Equivalent Circulating Density Synonyms and Related Terminology
Equivalent circulating density is also referred to as:
- dynamic mud weight — emphasizes that the effective density is active only when pumps are running
- circulating density — simplified field term used informally by drillers
- effective circulating density (ECD) — identical meaning, occasionally used in older literature
- annular equivalent density (AED) — rare academic usage emphasizing the annular location of the pressure effect
Related terms: mud weight, pore pressure, fracture gradient, managed pressure drilling, pressure while drilling, lost circulation
Frequently Asked Questions About Equivalent Circulating Density
Why is ECD always higher than static mud weight?
When mud circulates up the annulus, it must overcome friction between the fluid and the wellbore wall and drill string. This friction creates a back-pressure on the formation that is additive to the hydrostatic pressure of the mud column itself. The result is that the formation at any given depth experiences more pressure during circulation than when the pumps are off. Static mud weight measures only the hydrostatic component; ECD includes both hydrostatic and friction contributions.

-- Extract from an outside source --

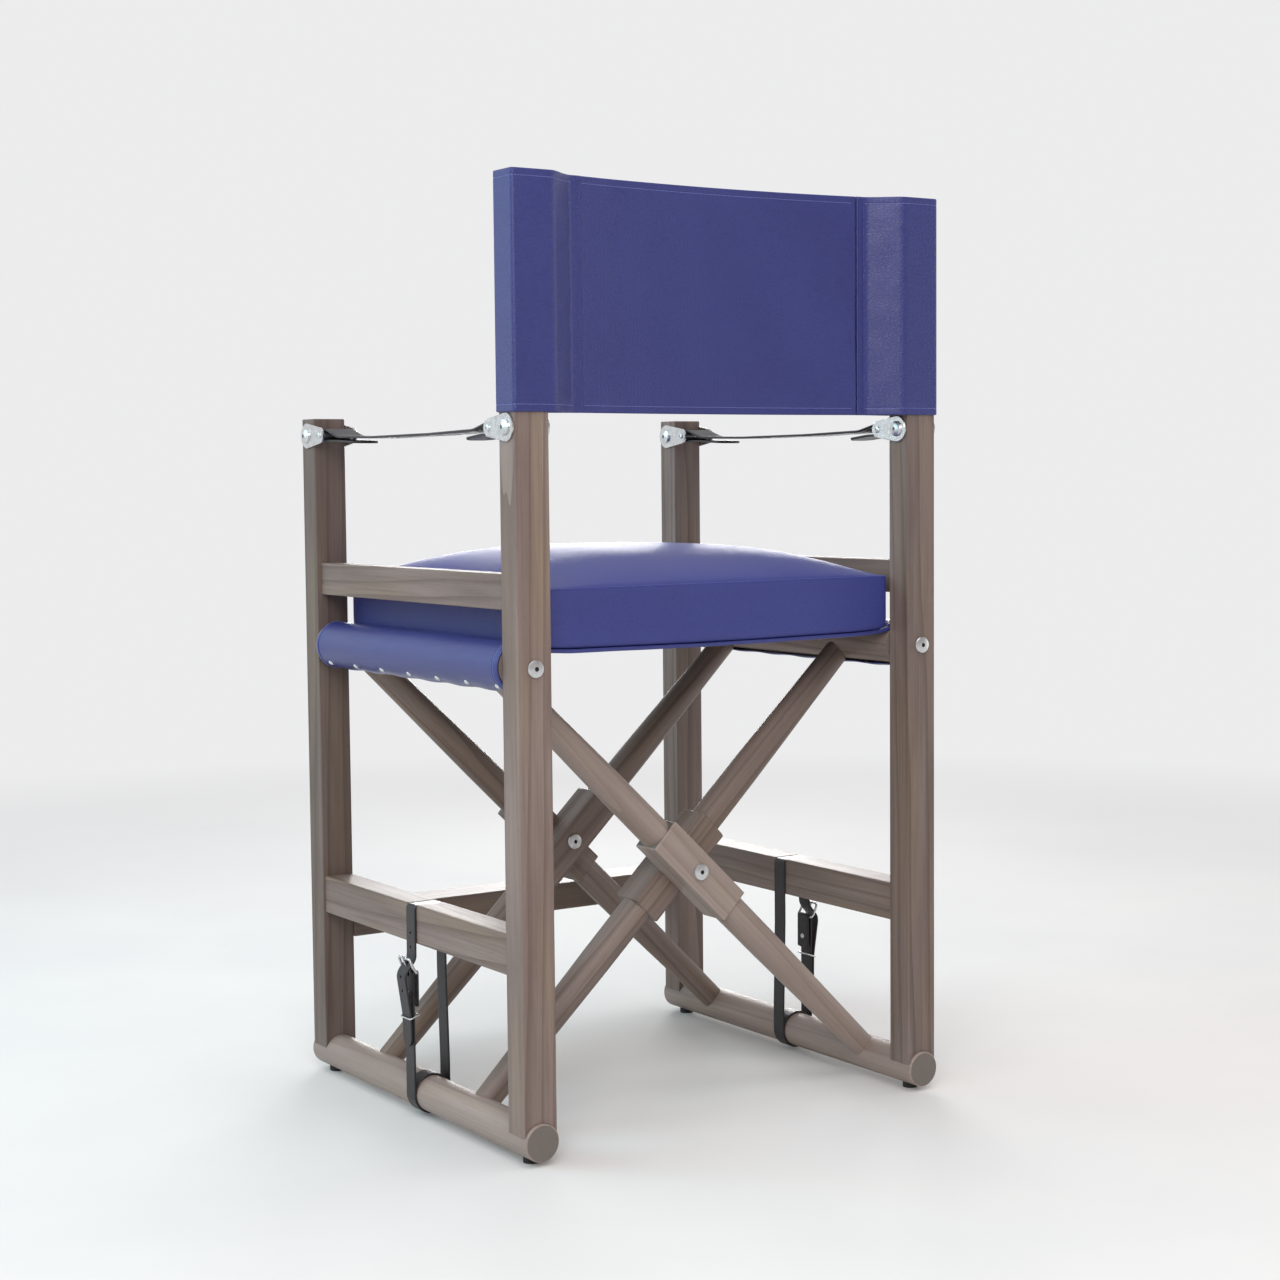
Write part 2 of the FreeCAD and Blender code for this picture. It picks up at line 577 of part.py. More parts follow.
# ---------------------------------------------------------------- assembly
def build():
    parts = {}

    side_pieces = {
        "front_post": post(True),
        "rear_post": post(False),
        "upper_side_rail": upper_rail(),
        "lower_stretcher": stretcher(),
        "front_shackle": shackle_plates(True),
        "rear_shackle": shackle_plates(False),
        "front_arm_bolt": arm_bolt(True),
        "rear_arm_bolt": arm_bolt(False),
        "front_arm_pin": arm_pin(True),
        "rear_arm_pin": arm_pin(False),
        "arm_strap": arm_strap(),
        "back_sleeve": back_sleeve(),
        "tie_buckle": tie_buckle(),
        "tie_prong": tie_prong(),
        "tie_keeper": tie_keeper(),
        "tie_rivet": tie_rivet(),
        "seat_bolts": seat_bolts(),
    }
    rivet = side_pieces["tie_rivet"]
    side_pieces["tie_strap"] = tie_strap().cut(rivet)

    # the outer frame has the left seat rail, the inner frame the right one
    legs = {}
    for name, sign in (("front", -1), ("rear", 1)):
        legs["outer_" + name + "_leg"] = leg(sign * OUTER_LEG_Y, 0.0)
        legs["inner_" + name + "_leg"] = mirrored(leg(sign * INNER_LEG_Y, RUNNING))

    feet = foot_blanks()
    holes = nail_holes()
    rail = seat_rail().cut(holes)
    wrap = rail_wrap().cut(holes)
    nails = Part.makeCompound([nail(y) for y in nail_positions()])
    dowel = floor_dowel()
    pads = Part.makeCompound([foot.cut(dowel) for foot in feet])

    left_wrap, right_wrap = wrap, mirrored(wrap)
    for name in ("front", "rear"):
        left_wrap = left_wrap.cut(legs["outer_" + name + "_leg"])
        right_wrap = right_wrap.cut(legs["inner_" + name + "_leg"])

    for name, shape in side_pieces.items():
        parts[name + "_left"] = shape
        parts[name + "_right"] = mirrored(shape)
    for name, shape in (("seat_rail", rail), ("seat_nails", nails), ("floor_dowel", dowel), ("feet", pads)):
        parts[name + "_left"] = shape
        parts[name + "_right"] = mirrored(shape)
    parts["seat_wrap_left"] = left_wrap
    parts["seat_wrap_right"] = right_wrap
    parts.update(legs)
    parts["pivot_bolt_front"] = pivot_bolt(-1)
    parts["pivot_bolt_rear"] = pivot_bolt(1)
    parts["back_panel"] = back_panel()
    parts["seat_sling"] = seat_sling().cut(wrap).cut(mirrored(wrap))
    parts["seat_cushion"] = seat_cushion()
    parts["footrest_board"] = footrest_board()
    return parts


def main():
    os.makedirs("parts", exist_ok=True)
    for old in os.listdir("parts"):
        os.remove(os.path.join("parts", old))
    for name, shape in sorted(build().items()):
        placed = shape.copy()
        placed.translate(V(0, Y_OFFSET, 0))
        if not placed.isValid():
            print("NOT VALID", name)
        placed.exportStep("parts/" + name + ".step")
        print("%-24s solids %d  volume %.0f" % (name, len(placed.Solids), placed.Volume))


main()
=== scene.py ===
"""The looks of a folding counter-height armchair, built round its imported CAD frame.

Wooden parts and hardware keep their CAD shapes and get procedural materials. Every leather piece
is modelled here: back, sleeves, sling, wrapped seat rolls, cushion, arm straps and buckled ties.
Lengths in the outlines are millimetres from the middle of the four posts; objects are in metres.
"""
import cmath
import math

import bpy
import numpy as np
from mathutils import Matrix, Vector, noise


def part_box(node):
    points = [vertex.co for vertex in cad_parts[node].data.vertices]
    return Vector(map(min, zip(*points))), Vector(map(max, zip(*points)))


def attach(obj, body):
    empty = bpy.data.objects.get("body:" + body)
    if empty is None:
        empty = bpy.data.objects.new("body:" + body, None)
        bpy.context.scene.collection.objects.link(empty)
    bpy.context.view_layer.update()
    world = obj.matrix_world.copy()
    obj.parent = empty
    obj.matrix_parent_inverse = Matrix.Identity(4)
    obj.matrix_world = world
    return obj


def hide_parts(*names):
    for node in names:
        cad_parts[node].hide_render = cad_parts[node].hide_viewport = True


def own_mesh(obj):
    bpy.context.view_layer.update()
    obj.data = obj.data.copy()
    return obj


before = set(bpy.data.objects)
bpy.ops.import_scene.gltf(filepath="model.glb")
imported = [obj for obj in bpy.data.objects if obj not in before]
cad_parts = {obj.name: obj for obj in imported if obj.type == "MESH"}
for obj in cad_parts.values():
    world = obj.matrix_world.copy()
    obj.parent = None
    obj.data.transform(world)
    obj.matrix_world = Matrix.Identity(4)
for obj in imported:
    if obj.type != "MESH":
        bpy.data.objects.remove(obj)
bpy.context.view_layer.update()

MM = 0.001
SIDES = ("left", "right")
X, Y, Z = (Vector(axis) for axis in ((1, 0, 0), (0, 1, 0), (0, 0, 1)))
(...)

What happens when ECD exceeds the fracture gradient?
When ECD exceeds the fracture gradient, the formation fractures and drilling fluid is lost into the fracture network. This lost circulation event can range from partial losses (slow seepage into micro-fractures) to total losses (complete loss of returns, the annulus goes dry). Lost circulation is one of the most costly non-productive time events in drilling, requiring lost circulation material (LCM) treatments, cement squeezes, or sacrificial casing strings to cure. In severe cases, lost returns combined with formation fluids migrating to lower-pressure zones can trigger a wellbore control incident.
How does managed pressure drilling control ECD?
MPD systems close the annulus at the surface with a rotating control device (RCD) and apply adjustable back-pressure via a choke manifold. By increasing surface back-pressure, the engineer effectively adds pressure to the entire wellbore hydraulic system, compensating for a reduction in mud weight or pump rate that would otherwise lower ECD below pore pressure. The inverse allows the engineer to reduce surface back-pressure when ECD is pushing toward the fracture gradient. This real-time manipulation keeps bottomhole pressure within a precise window that conventional open-annulus drilling cannot achieve.
Why Equivalent Circulating Density Matters in Oil and Gas
ECD is a fundamental well control parameter that determines whether a well can be drilled safely and economically through a given geological section. In conventional wells with wide drilling windows, ECD management is routine. In deepwater, HPHT, and extended-reach wells where the margin between pore pressure and fracture gradient shrinks to fractions of a ppg, ECD management is the central technical challenge of the entire drilling program. Mismanaging ECD is directly linked to two of the most expensive categories of drilling problems: kicks and blowouts on the low side, and lost circulation and wellbore instability on the high side. For operators, understanding and controlling ECD translates directly into reduced non-productive time, fewer well control incidents, and lower well costs.